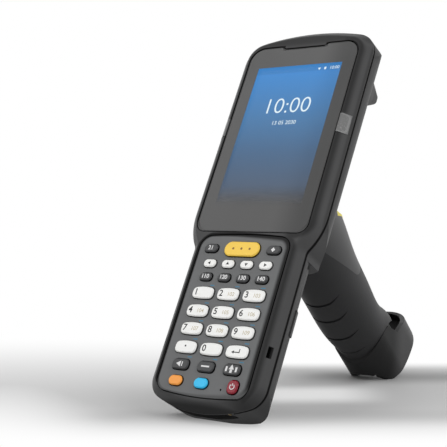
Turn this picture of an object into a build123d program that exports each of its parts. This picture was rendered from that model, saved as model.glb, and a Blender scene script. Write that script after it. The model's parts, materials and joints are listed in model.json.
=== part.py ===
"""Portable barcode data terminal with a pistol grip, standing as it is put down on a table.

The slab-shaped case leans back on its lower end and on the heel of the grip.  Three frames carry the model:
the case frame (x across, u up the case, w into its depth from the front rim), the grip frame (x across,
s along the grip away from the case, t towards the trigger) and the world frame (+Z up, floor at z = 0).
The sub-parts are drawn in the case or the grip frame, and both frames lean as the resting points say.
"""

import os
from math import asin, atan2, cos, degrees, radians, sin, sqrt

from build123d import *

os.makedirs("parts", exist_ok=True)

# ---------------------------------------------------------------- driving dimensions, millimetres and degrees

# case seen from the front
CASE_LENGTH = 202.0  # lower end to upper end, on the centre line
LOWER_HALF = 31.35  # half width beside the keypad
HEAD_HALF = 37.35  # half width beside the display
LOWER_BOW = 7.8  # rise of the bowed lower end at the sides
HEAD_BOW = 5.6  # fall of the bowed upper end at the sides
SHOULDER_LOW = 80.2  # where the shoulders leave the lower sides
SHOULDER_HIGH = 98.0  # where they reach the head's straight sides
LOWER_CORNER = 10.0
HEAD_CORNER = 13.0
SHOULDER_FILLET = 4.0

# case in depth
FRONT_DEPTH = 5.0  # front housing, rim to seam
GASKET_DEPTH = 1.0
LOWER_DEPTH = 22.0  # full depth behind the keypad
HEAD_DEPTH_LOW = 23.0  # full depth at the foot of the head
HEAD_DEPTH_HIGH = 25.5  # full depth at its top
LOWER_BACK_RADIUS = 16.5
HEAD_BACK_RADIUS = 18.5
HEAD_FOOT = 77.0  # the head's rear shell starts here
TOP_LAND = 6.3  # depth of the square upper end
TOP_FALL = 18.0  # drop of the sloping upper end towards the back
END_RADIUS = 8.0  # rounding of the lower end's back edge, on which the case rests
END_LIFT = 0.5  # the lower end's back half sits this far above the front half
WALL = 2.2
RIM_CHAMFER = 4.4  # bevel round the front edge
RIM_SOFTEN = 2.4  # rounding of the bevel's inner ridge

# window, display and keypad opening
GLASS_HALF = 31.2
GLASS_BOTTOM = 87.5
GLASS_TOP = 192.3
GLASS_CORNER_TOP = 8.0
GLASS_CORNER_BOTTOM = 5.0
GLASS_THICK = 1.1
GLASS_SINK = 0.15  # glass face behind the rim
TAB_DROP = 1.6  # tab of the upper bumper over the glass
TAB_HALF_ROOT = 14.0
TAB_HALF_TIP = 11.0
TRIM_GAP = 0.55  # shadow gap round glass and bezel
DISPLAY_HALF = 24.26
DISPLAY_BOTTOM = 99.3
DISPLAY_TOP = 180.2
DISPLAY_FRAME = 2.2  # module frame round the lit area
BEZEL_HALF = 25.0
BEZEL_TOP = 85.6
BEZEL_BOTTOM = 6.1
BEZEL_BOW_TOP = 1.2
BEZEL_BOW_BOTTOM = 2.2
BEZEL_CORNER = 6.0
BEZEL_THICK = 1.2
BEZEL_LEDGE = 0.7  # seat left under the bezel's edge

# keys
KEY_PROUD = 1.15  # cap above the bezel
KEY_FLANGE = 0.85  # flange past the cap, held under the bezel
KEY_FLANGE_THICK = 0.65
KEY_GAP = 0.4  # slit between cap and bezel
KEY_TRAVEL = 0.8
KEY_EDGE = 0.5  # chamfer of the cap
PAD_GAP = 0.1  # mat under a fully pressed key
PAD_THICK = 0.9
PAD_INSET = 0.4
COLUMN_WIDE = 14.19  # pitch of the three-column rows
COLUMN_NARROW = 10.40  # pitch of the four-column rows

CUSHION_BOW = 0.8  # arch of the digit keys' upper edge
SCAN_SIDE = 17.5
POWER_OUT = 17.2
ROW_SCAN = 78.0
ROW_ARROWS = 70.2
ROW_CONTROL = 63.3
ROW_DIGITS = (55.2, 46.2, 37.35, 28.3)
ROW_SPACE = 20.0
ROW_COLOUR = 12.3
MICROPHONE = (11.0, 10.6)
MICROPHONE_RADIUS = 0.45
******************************
> _What is needed_:
Look at the material above and copy, word for word, its lines from the first through the one containing "SHOULDER_FILLET = 4.0".

> _Task answer_:
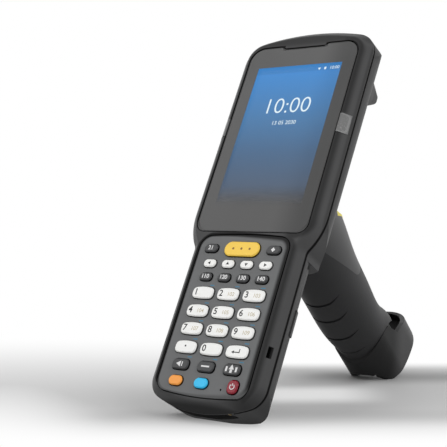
Turn this picture of an object into a build123d program that exports each of its parts. This picture was rendered from that model, saved as model.glb, and a Blender scene script. Write that script after it. The model's parts, materials and joints are listed in model.json.
=== part.py ===
"""Portable barcode data terminal with a pistol grip, standing as it is put down on a table.

The slab-shaped case leans back on its lower end and on the heel of the grip.  Three frames carry the model:
the case frame (x across, u up the case, w into its depth from the front rim), the grip frame (x across,
s along the grip away from the case, t towards the trigger) and the world frame (+Z up, floor at z = 0).
The sub-parts are drawn in the case or the grip frame, and both frames lean as the resting points say.
"""

import os
from math import asin, atan2, cos, degrees, radians, sin, sqrt

from build123d import *

os.makedirs("parts", exist_ok=True)

# ---------------------------------------------------------------- driving dimensions, millimetres and degrees

# case seen from the front
CASE_LENGTH = 202.0  # lower end to upper end, on the centre line
LOWER_HALF = 31.35  # half width beside the keypad
HEAD_HALF = 37.35  # half width beside the display
LOWER_BOW = 7.8  # rise of the bowed lower end at the sides
HEAD_BOW = 5.6  # fall of the bowed upper end at the sides
SHOULDER_LOW = 80.2  # where the shoulders leave the lower sides
SHOULDER_HIGH = 98.0  # where they reach the head's straight sides
LOWER_CORNER = 10.0
HEAD_CORNER = 13.0
SHOULDER_FILLET = 4.0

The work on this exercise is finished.